§ **REQUEST**
Please copy the lines below exactly, from the first one through the line showing "const skirtThickness = 2.8;".

━━━

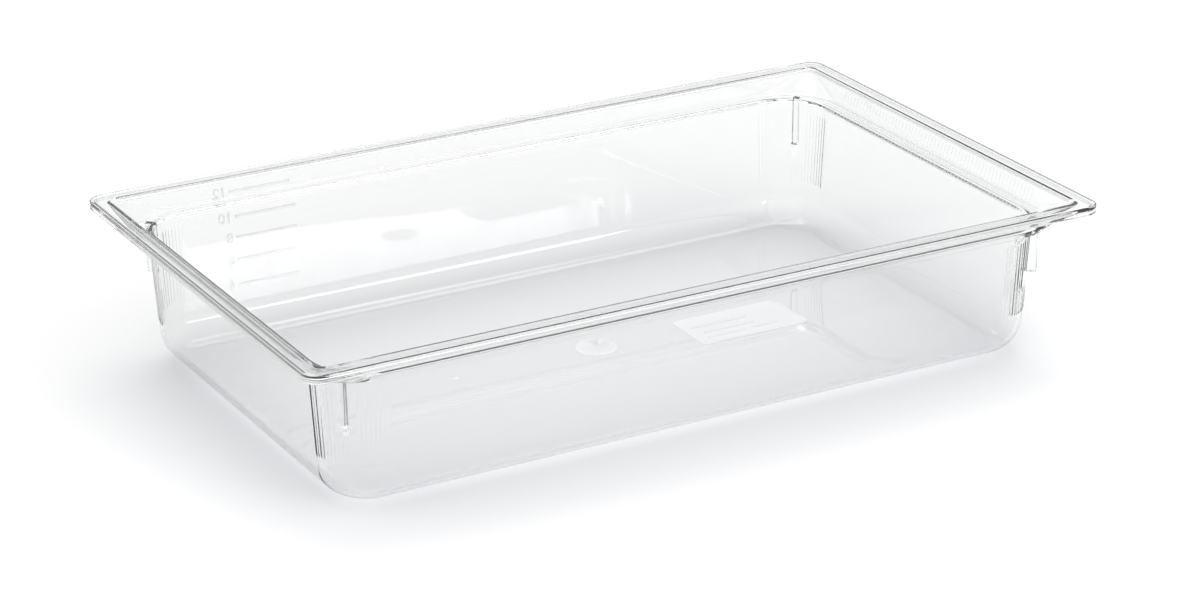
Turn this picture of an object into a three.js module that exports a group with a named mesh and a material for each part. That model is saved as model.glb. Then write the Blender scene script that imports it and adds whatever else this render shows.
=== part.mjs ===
// Clear food pan, full gastronorm size, 100 mm deep: one injection moulding.
// The moulding is modelled as its zones, which meet face to face: rim flange, shoulder,
// four wall panels, four corner walls, base curve, floor panel and four stacking lugs.
// Millimetres, +Z up. The origin is the centre of the underside, on the table.
import * as THREE from 'three';

// Rim, seen from above; its corner radius shrinks by this share of the way in
const rimHalfLength = 265;
const rimHalfWidth = 162.5;
const rimCornerRadius = 10;
const rimCornerTightening = 0.25;

// Heights above the table
const rimTop = 100;
const shoulderTop = 86.5;

// Plastic thickness
const wallThickness = 3;
const skirtThickness = 2.8;

// Rim section: a flat land between two rounded edges, with a short skirt outside
const outerEdgeRadius = 3.1;
const innerEdgeRadius = 3;
const landInset = 9.5;
const skirtHeight = 5.8;

// Shoulder: the band under the rim steps in to a ledge, with a sloping pad in each corner
const bandFootHalfLength = 249.5;
const bandFootHalfWidth = 149;
const bandFootCornerRadius = 36;

// Body, outside, under the shoulder
const bodyHalfLength = 242.5;
const bodyHalfWidth = 145;
const bodyCornerRadius = 35;
const draftSlope = Math.tan(THREE.MathUtils.degToRad(3.5));
const baseRadius = 22;

// Stacking lugs: a fin on the diagonal outside each corner, its outer edge upright
const lugReach = 39.5;
const lugFoot = 54;
const lugThickness = 4;

// Facets in a quarter turn
const cornerFacets = 10;
const baseFacets = 6;
const edgeFacets = 3;

const bodyTop = shoulderTop - wallThickness;
const wallFoot = baseRadius;
const columnsPerCorner = cornerFacets + 1;
const columnCount = 4 * columnsPerCorner;

const clearPlastic = { roughness: 0.08, metalness: 0, transparent: true, opacity: 0.4 };

// A section is a level rounded rectangle: half length, half width, corner radius, height.
function section(halfLength, halfWidth, radius, z) {
  return { halfLength, halfWidth, radius, z };
}

// The rim outline moved in by inset, at height z. Its corners tighten a little on the way in.
function rimSection(inset, z) {
  const radius = rimCornerRadius - inset * rimCornerTightening;
  return section(rimHalfLength - inset, rimHalfWidth - inset, radius, z);
}

// The drafted body outline moved in by inset, at height z.
function bodySection(inset, z) {
  const drawnIn = inset + (bodyTop - z) * draftSlope;
  return section(bodyHalfLength - drawnIn, bodyHalfWidth - drawnIn, bodyCornerRadius - drawnIn, z);
}

// Points of a section, counter-clockwise, corner by corner, from the back right corner on.
function outline({ halfLength, halfWidth, radius, z }) {
  const points = [];
  for (let corner = 0; corner < 4; corner++) {
    const start = corner * Math.PI / 2;
    const sideX = corner === 0 || corner === 3 ? 1 : -1;
    const sideY = corner < 2 ? 1 : -1;
    const centreX = sideX * (halfLength - radius);
    const centreY = sideY * (halfWidth - radius);
    const arc = new THREE.ArcCurve(centreX, centreY, radius, start, start + Math.PI / 2);
    for (const point of arc.getPoints(cornerFacets)) {
      points.push(new THREE.Vector3(point.x, point.y, z));
    }
  }
  return points;
}

// Angles that split a quarter turn into equal facets, both ends included.
function quarterTurn(facets) {
  return Array.from({ length: facets + 1 }, (_, step) => step * Math.PI / 2 / facets);
}

// A run of plastic. Its cross-section's corners are the given sections, counter-clockwise
// when +X points outwards. It covers the given columns of the outline, and its ends are
// capped; a run over every column closes on itself instead.
function runGeometry(sections, firstColumn, columns) {
  const outlines = sections.map(outline);
  const rows = sections.length;
  const closed = columns === columnCount;
  const points = [];
  for (let column = firstColumn; column < firstColumn + columns; column++) {
    for (const loop of outlines) {
      points.push(loop[column % columnCount]);
    }
  }
  const indices = [];
  for (let span = 0; span < (closed ? columns : columns - 1); span++) {
    const here = span * rows;
    const next = ((span + 1) % columns) * rows;
    for (let row = 0; row < rows; row++) {
      const above = (row + 1) % rows;
      indices.push(here + row, next + row, next + above);
      indices.push(here + row, next + above, here + above);
    }
  }
  if (!closed) {
    const farEnd = (columns - 1) * rows;
    const profile = sections.map(({ halfWidth, z }) => new THREE.Vector2(halfWidth, z));
    for (const [a, b, c] of THREE.ShapeUtils.triangulateShape(profile, [])) {
      indices.push(a, b, c);
      indices.push(farEnd + a, farEnd + c, farEnd + b);
    }
  }
  const geometry = new THREE.BufferGeometry().setFromPoints(points);
  geometry.setIndex(indices);
  geometry.computeVertexNormals();
  return geometry;
}

function ringGeometry(sections) {
  return runGeometry(sections, 0, columnCount);
}

// Rim: flat land, rounded outer edge that turns down into the skirt, rounded inner edge.
function rimSections() {
  const innerInset = landInset + innerEdgeRadius;
  const underside = rimTop - wallThickness;
  const outerArc = quarterTurn(edgeFacets).map((turn) => rimSection(
    outerEdgeRadius * (1 - Math.cos(turn)),
    rimTop - outerEdgeRadius * (1 - Math.sin(turn)),
  ));
  const innerArc = quarterTurn(edgeFacets).map((turn) => rimSection(
    innerInset - innerEdgeRadius * (1 - Math.sin(turn)),
    rimTop - innerEdgeRadius * (1 - Math.cos(turn)),
  ));
  return [
    rimSection(skirtThickness, rimTop - skirtHeight),
    rimSection(0, rimTop - skirtHeight),
    ...outerArc,
    ...innerArc,
    rimSection(innerInset - wallThickness, underside),
    rimSection(skirtThickness, underside),
  ];
}

// Shoulder: the band under the rim, its sloping corner pads, and the ledge at its foot.
function shoulderSections() {
  const bandTop = rimTop - wallThickness;
  const innerInset = landInset + innerEdgeRadius;
  const bandFoot = (outward, z) => section(
    bandFootHalfLength + outward,
    bandFootHalfWidth + outward,
    bandFootCornerRadius + outward,
    z,
  );
  return [
    bodySection(wallThickness, bodyTop),
    bodySection(0, bodyTop),
    bandFoot(wallThickness, bodyTop),
    rimSection(innerInset - wallThickness, bandTop),
    rimSection(innerInset, bandTop),
    bandFoot(0, shoulderTop),
    bodySection(wallThickness, shoulderTop),
  ];
}

function wallSections() {
  return [
    bodySection(wallThickness, wallFoot),
    bodySection(0, wallFoot),
    bodySection(0, bodyTop),
    bodySection(wallThickness, bodyTop),
  ];
}

// Base curve: the wall turns into the floor round a large fillet, as deep as baseRadius.
function baseSections() {
  const turns = quarterTurn(baseFacets);
  const foot = bodySection(0, wallFoot);
  const filletSection = (radius, turn) => section(
    foot.halfLength - baseRadius + radius * Math.cos(turn),
    foot.halfWidth - baseRadius + radius * Math.cos(turn),
    foot.radius - baseRadius + radius * Math.cos(turn),
    baseRadius - radius * Math.sin(turn),
  );
  const outside = turns.map((turn) => filletSection(baseRadius, turn)).reverse();
  const inside = turns.map((turn) => filletSection(baseRadius - wallThickness, turn));
  return [...outside, ...inside];
}

function floorGeometry() {
  const edge = baseSections()[0];
  const shape = new THREE.Shape(outline(edge).map(({ x, y }) => new THREE.Vector2(x, y)));
  return new THREE.ExtrudeGeometry(shape, { depth: wallThickness, bevelEnabled: false });
}

// One lug, drawn in its own plane: x is the distance from the corner's centre, y is height.
function lugGeometry() {
  const wallRadius = (z) => bodySection(0, z).radius;
  const shape = new THREE.Shape([
    new THREE.Vector2(wallRadius(lugFoot), lugFoot),
    new THREE.Vector2(lugReach, lugFoot),
    new THREE.Vector2(lugReach, bodyTop),
    new THREE.Vector2(wallRadius(bodyTop), bodyTop),
  ]);
  const geometry = new THREE.ExtrudeGeometry(shape, { depth: lugThickness, bevelEnabled: false });
  geometry.translate(0, 0, -lugThickness / 2);
  geometry.rotateX(Math.PI / 2);
  return geometry;
}

const pan = new THREE.Group();

function addZone(name, geometry, color) {
  const plastic = new THREE.MeshStandardMaterial({ color, ...clearPlastic });
  const mesh = new THREE.Mesh(geometry, plastic);
  mesh.name = name;
  pan.add(mesh);
  return mesh;
}

addZone('rim_flange', ringGeometry(rimSections()), 0xeef1f4);
addZone('shoulder', ringGeometry(shoulderSections()), 0xe9edee);
addZone('base_curve', ringGeometry(baseSections()), 0xe3e3ea);
addZone('floor_panel', floorGeometry(), 0xe8eae9);

const corners = ['back_right', 'back_left', 'front_left', 'front_right'];
const sides = ['back', 'left', 'front', 'right'];
const cornerCentreX = bodyHalfLength - bodyCornerRadius;
const cornerCentreY = bodyHalfWidth - bodyCornerRadius;
corners.forEach((corner, index) => {
  const firstColumn = index * columnsPerCorner;
  const lastColumn = firstColumn + cornerFacets;
  const diagonal = (index + 0.5) * Math.PI / 2;
  addZone(`corner_${corner}`, runGeometry(wallSections(), firstColumn, columnsPerCorner), 0xe4e9e8);
  addZone(`${sides[index]}_wall`, runGeometry(wallSections(), lastColumn, 2), 0xeaeded);
  const lug = addZone(`stacking_lug_${corner}`, lugGeometry(), 0xdfe5e6);
  lug.position.set(
    Math.sign(Math.cos(diagonal)) * cornerCentreX,
    Math.sign(Math.sin(diagonal)) * cornerCentreY,
    0,
  );
  lug.rotation.z = diagonal;
});

export default pan;
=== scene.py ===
import math
import bpy
import numpy as np
from mathutils import Matrix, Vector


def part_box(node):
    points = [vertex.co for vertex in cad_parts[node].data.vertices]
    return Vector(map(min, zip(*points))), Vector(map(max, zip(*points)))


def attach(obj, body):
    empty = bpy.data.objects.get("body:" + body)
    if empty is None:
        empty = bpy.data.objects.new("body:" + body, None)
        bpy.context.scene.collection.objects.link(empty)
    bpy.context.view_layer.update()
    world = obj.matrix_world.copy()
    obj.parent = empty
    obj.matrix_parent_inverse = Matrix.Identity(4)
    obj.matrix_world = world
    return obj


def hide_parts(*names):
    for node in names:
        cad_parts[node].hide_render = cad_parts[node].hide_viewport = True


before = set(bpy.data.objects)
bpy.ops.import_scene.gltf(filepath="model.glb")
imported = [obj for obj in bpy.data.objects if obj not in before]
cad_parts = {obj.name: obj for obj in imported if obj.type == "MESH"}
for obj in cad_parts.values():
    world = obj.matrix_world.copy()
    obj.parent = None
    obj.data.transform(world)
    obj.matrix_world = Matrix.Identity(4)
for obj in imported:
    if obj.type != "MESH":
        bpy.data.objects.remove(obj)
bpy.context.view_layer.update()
mm = 0.001


class Wire:  # one socket of a material, which takes part in sums
    def __init__(self, board, socket):
        self.board = board
        self.socket = socket

    def calculate(self, operation, first, second):
        return self.board.node("ShaderNodeMath", {"operation": operation}, {0: first, 1: second})

    def __add__(self, other):
        return self.calculate("ADD", self, other)

    def __radd__(self, other):
        return self.calculate("ADD", other, self)

    def __sub__(self, other):
        return self.calculate("SUBTRACT", self, other)

    def __rsub__(self, other):
        return self.calculate("SUBTRACT", other, self)

    def __mul__(self, other):
        return self.calculate("MULTIPLY", self, other)

    def __rmul__(self, other):
        return self.calculate("MULTIPLY", other, self)


class Board:  # the node tree of a material or of the world
    def __init__(self, owner):
        owner.use_nodes = True
        self.tree = owner.node_tree
        self.tree.nodes.clear()

    def node(self, kind, settings=None, values=None, output=0):
        # One node: its settings first, then its sockets' numbers or links
        made = self.tree.nodes.new(kind)
        for key, value in (settings or {}).items():
            setattr(made, key, value)
        for key, value in (values or {}).items():
            if isinstance(value, Wire):
                self.tree.links.new(value.socket, made.inputs[key])
            else:
                made.inputs[key].default_value = value
        return Wire(self, made.outputs[output]) if made.outputs else None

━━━

§ **THE OUTPUT**
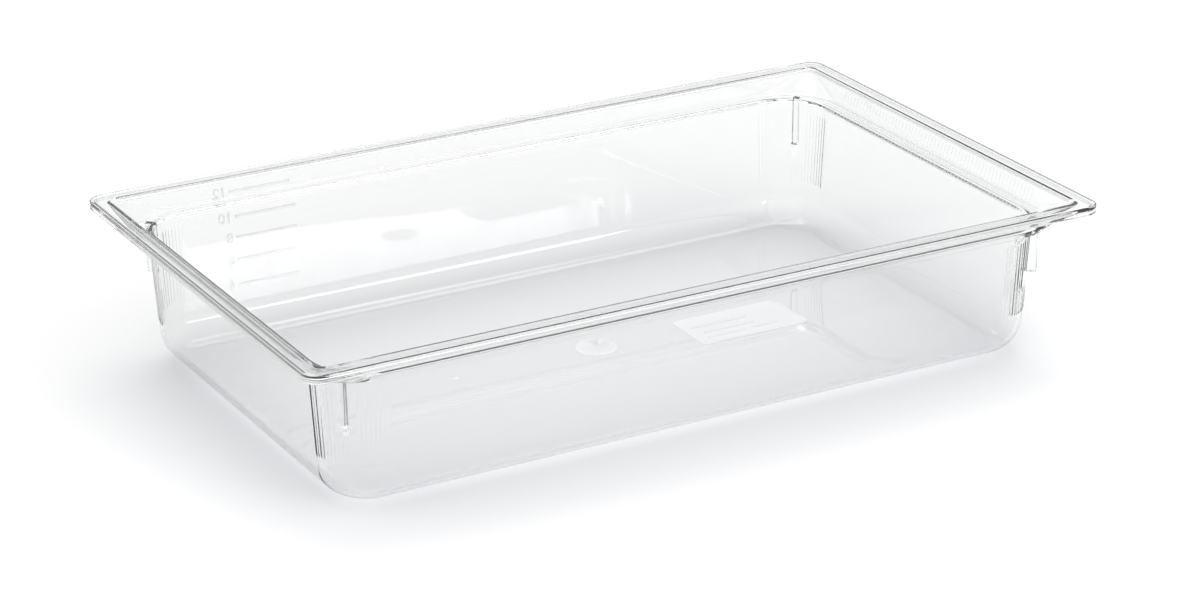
Turn this picture of an object into a three.js module that exports a group with a named mesh and a material for each part. That model is saved as model.glb. Then write the Blender scene script that imports it and adds whatever else this render shows.
=== part.mjs ===
// Clear food pan, full gastronorm size, 100 mm deep: one injection moulding.
// The moulding is modelled as its zones, which meet face to face: rim flange, shoulder,
// four wall panels, four corner walls, base curve, floor panel and four stacking lugs.
// Millimetres, +Z up. The origin is the centre of the underside, on the table.
import * as THREE from 'three';

// Rim, seen from above; its corner radius shrinks by this share of the way in
const rimHalfLength = 265;
const rimHalfWidth = 162.5;
const rimCornerRadius = 10;
const rimCornerTightening = 0.25;

// Heights above the table
const rimTop = 100;
const shoulderTop = 86.5;

// Plastic thickness
const wallThickness = 3;
const skirtThickness = 2.8;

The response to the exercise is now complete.